87In these circumstances, it can hardly be said that the police conduct was egregious, or the breach was particularly serious. Although that assessment may shake down differently today, now that the law has been clarified by this court, it was not clear at the time. This is relevant to the seriousness of the breach: Grant, at para. 140.
b. Impact of the breach on Charter-protected interests
88As for the impact of the breaches on the appellant’s Charter-protected interests, the application judge emphasized that no inculpatory evidence was elicited because of those breaches. In the end, he found that the impact was not serious. The application judge specifically noted that, even if he was wrong in his s. 10(b) analysis and the appellant’s right to counsel was not suspended as a result of the CCA-authorized search, the impact of this breach on his Charter-protected interest was “minimal.”
89I see no error in the application judge’s assessment of the matter. The breaches, even though there were several, did not in any way contribute to the discovery of the firearm and the appellant did not incriminate himself: Beaver, at para. 125; R. v. Keshavarz, 2022 ONCA 312, 413 C.C.C. (3d) 263, at paras. 114-5.

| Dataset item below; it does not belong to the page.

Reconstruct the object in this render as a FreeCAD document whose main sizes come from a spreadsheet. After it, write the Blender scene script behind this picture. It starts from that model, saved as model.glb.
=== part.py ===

c. Society’s interest in the adjudication of the case on the merits
90The societal interest in adjudication of this serious case pushes away from exclusion. As the application judge noted, the evidence was entirely reliable and existed independent of the breaches. Society has a strong interest in seeing firearms offences adjudicated on their merits.
d. Balancing
91On balance, I would not exclude the firearm. The administration of justice would not be brought into disrepute by its admission.
V. Conclusion
92I would dismiss the appeal.
Released: “January 29, 2026 JMF”
“Fairburn A.C.J.O.”
“I agree. Roberts J.A.”
“I agree. L. Madsen J.A.”
Footnotes
- Section 22 of the CCA says that “A person who contravenes any provision of this Act or the regulations, or any order made under this Act, is guilty of an offence.”
- Of course, broader considerations may apply in a s. 24(2) context.
- For example, exceptions include exigent circumstances, plain view, and search incident to arrest.